In the past, he’s tried measuring the temperature of the sound’s surface waters by throwing in stand-alone temperature loggers and coming back a year later, with the hope that the tool hadn’t disappeared and still had data on it. To set up an underwater observatory that could log real-time data, he needed to find a way to run a cable out under the thick ice cover that, over the winter, might move up or down or crack along the shore.

Now, with a thick pipe anchored to the bottom, he’s not only collecting long-term temperature data, but also photographs and video from 70 feet below the ice. Already, it’s allowed him to observe the plankton bloom that usually rolls in mid-December. He thought that it lasts for months each year, until the sun went down, but the new observatory shows that it dissipates after only a few weeks. “It really limits the productivity down there,” he says. “That changes my thoughts about where things are getting their food.”
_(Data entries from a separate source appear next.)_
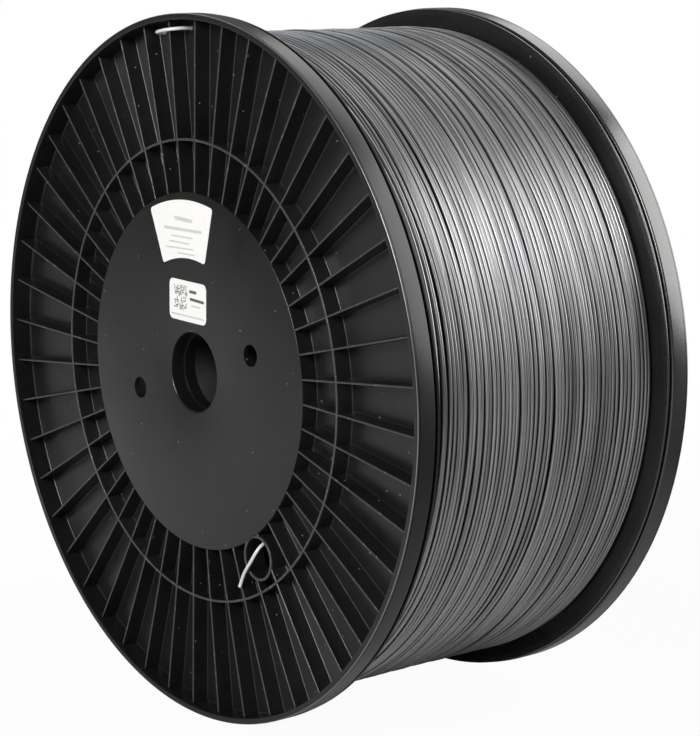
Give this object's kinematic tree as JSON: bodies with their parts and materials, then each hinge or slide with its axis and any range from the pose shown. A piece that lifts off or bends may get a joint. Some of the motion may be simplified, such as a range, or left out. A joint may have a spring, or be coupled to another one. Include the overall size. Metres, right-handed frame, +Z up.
{
  "type": "filament spool",
  "caption": "Large flanged filament spool with ribbed moulded flanges, a central spindle bore and drive holes, full of wound plastic filament.",
  "frame": {"origin": "centre of the spool, on its axis, half way between the two rims", "axes": "+Y along the spool's axis towards the flange without labels, +Z up"},
  "size_m": [0.355, 0.1711, 0.355],
  "materials": {
    "flange_plastic": "satin injection-moulded black plastic, lightly scuffed",
    "filament": "silver-grey filament with a soft metallic sheen",
    "label": "matt white paper sticker"
  },
  "bodies": {
    "root": {"near_flange": "flange_plastic", "far_flange": "flange_plastic", "barrel": "flange_plastic", "filament_core": "filament", "filament_outer_layer": "filament", "filament_tail": "filament", "filament_start": "filament", "fan_label": "label", "card_label": "label"}
  },
  "joints": []
}
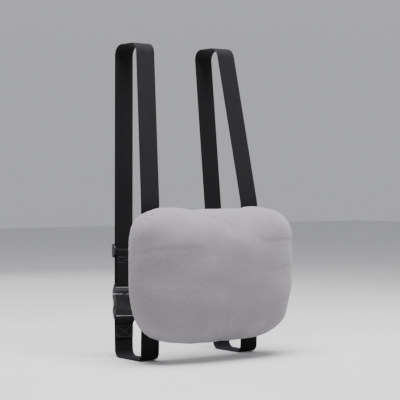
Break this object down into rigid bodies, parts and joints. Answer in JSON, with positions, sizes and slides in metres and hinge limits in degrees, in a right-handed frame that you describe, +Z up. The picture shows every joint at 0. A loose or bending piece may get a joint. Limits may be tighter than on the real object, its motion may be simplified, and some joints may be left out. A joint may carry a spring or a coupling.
{
  "type": "lumbar support cushion",
  "caption": "Grey fabric lumbar cushion with a crowned front and a zipped flat back, held to a chair's backrest by two black elastic strap loops with buckles and adjusters.",
  "frame": {"origin": "middle of the cushion's flat back face, where it rests on the backrest", "axes": "+Y out of the back face into the backrest, +Z up along the backrest, +X to the right of someone who looks at the cushion's front"},
  "size_m": [0.33, 0.2178, 0.5476],
  "materials": {
    "cover_fabric": "matte",
    "wadding": "matte",
    "foam": "matte",
    "zip_tape": "matte",
    "zip_coil": "satin",
    "zip_metal": "satin",
    "strap_webbing": "matte",
    "buckle_plastic": "satin",
    "label": "matte"
  },
  "bodies": {
    "cushion": {"front_cover": "cover_fabric", "wadding_wrap": "wadding", "foam_core": "foam", "back_cover_upper": "cover_fabric", "back_cover_lower": "cover_fabric", "zip_tape_upper": "zip_tape", "zip_tape_lower": "zip_tape", "zip_coil_upper": "zip_coil", "zip_coil_lower": "zip_coil", "zip_top_stop": "zip_metal", "zip_bottom_stop": "zip_metal", "care_label": "label", "upper_strap_left": "strap_webbing", "upper_strap_right": "strap_webbing", "lower_strap_left": "strap_webbing", "lower_strap_right": "strap_webbing", "buckle_female_left": "buckle_plastic", "buckle_female_right": "buckle_plastic"},
    "zip_slider": {"zip_slider": "zip_metal"},
    "zip_pull": {"zip_pull": "zip_metal"},
    "plug_left": {"buckle_male_left": "buckle_plastic"},
    "adjuster_left": {"strap_adjuster_left": "buckle_plastic"},
    "prong_left_outer": {"buckle_prong_left_outer": "buckle_plastic"},
    "prong_left_inner": {"buckle_prong_left_inner": "buckle_plastic"},
    "plug_right": {"buckle_male_right": "buckle_plastic"},
    "adjuster_right": {"strap_adjuster_right": "buckle_plastic"},
    "prong_right_outer": {"buckle_prong_right_outer": "buckle_plastic"},
    "prong_right_inner": {"buckle_prong_right_inner": "buckle_plastic"}
  },
  "joints": [
    {"name": "zip_slide", "type": "slide", "parent": "cushion", "child": "zip_slider", "axis": [-1, 0, 0], "range_m": [0, 0.224]},
    {"name": "zip_pull_swing", "type": "hinge", "parent": "zip_slider", "child": "zip_pull", "pos_m": [0.112, 0.0026, -0.052], "axis": [0, 0, 1], "range_deg": [0, 180]},
    {"name": "left_buckle_release", "type": "slide", "parent": "cushion", "child": "plug_left", "axis": [0.0402, 0.0566, 0.9976], "range_m": [0, 0.03], "deforming": ["upper_strap_left"]},
    {"name": "left_outer_prong_squeeze", "type": "hinge", "parent": "plug_left", "child": "prong_left_outer", "pos_m": [-0.11613, 0.08477, -0.03723], "axis": [0, -0.9984, 0.0567], "range_deg": [0, 12.5], "deforming": ["buckle_prong_left_outer"]},
    {"name": "left_inner_prong_squeeze", "type": "hinge", "parent": "plug_left", "child": "prong_left_inner", "pos_m": [-0.09315, 0.08472, -0.03815], "axis": [0, 0.9984, -0.0567], "range_deg": [0, 12.5], "deforming": ["buckle_prong_left_inner"]},
    {"name": "left_adjuster_slide", "type": "slide", "parent": "plug_left", "child": "adjuster_left", "axis": [0.0402, 0.0566, 0.9976], "range_m": [-0.02, 0.06]},
    {"name": "right_buckle_release", "type": "slide", "parent": "cushion", "child": "plug_right", "axis": [-0.0402, 0.0566, 0.9976], "range_m": [0, 0.03], "deforming": ["upper_strap_right"]},
    {"name": "right_outer_prong_squeeze", "type": "hinge", "parent": "plug_right", "child": "prong_right_outer", "pos_m": [0.11613, 0.08477, -0.03723], "axis": [0, 0.9984, -0.0567], "range_deg": [0, 12.5], "deforming": ["buckle_prong_right_outer"]},
    {"name": "right_inner_prong_squeeze", "type": "hinge", "parent": "plug_right", "child": "prong_right_inner", "pos_m": [0.09315, 0.08472, -0.03815], "axis": [0, -0.9984, 0.0567], "range_deg": [0, 12.5], "deforming": ["buckle_prong_right_inner"]},
    {"name": "right_adjuster_slide", "type": "slide", "parent": "plug_right", "child": "adjuster_right", "axis": [-0.0402, 0.0566, 0.9976], "range_m": [-0.02, 0.06]}
  ],
  "couplings": [
    {"joint": "left_outer_prong_squeeze", "follows": "left_buckle_release", "rad_per_m": 7},
    {"joint": "left_inner_prong_squeeze", "follows": "left_buckle_release", "rad_per_m": 7},
    {"joint": "right_outer_prong_squeeze", "follows": "right_buckle_release", "rad_per_m": 7},
    {"joint": "right_inner_prong_squeeze", "follows": "right_buckle_release", "rad_per_m": 7}
  ]
}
Meteorologists Captain William Lanterman and Laurie Larson at an automatic weather station at Skelton Glacier in the 1960s.
Meteorologists Captain William Lanterman and Laurie Larson at an automatic weather station at Skelton Glacier in the 1960s. U.S. Navy/NSF

Another team, from the University of California, Santa Barbara, is interested in the risk acidifying ocean water poses to Antarctic shellfish. Only recently have they been able to deploy pH sensors that can survive months in the cold waters without failing. “We have found that the Antarctic exhibits some very unique changes in pH that we were not expecting,” says Umihiko Hoshijima, a doctoral student working on the project. In summer, plankton use up carbon dioxide, and the water became less acidic. In winter, when photosynthesis stops, the seawater acidifies. This cycle, the team has found, results in an unexpectedly large swing in acidity levels—about the twice the range of the total change scientists are anticipating for whole ocean over the next century.

Sensors like these are leading to new insights on features of the frozen continent that they’ve simply never had the chance to notice before. The temperature bump that Kuipers Munneke and his colleagues identified, for instance, is caused by a relatively warm “hairdryer wind” that sweeps down from the mountains.

“It’s very probable that the hairdryer winds have existed forever, since the Antarctic Peninsula has been there,” he says. But Kuipers Munneke only noticed the phenomenon because they happened to set up a weather station in the right place.

“There’s a lot of knowledge obscured from us because Antarctica is such a large place and we don’t have a lot of stations to measure what’s happening there,” he says. More than a century after scientists started studying the continent, all it takes is one new sensor to reveal whole new aspects of the Antarctic puzzle.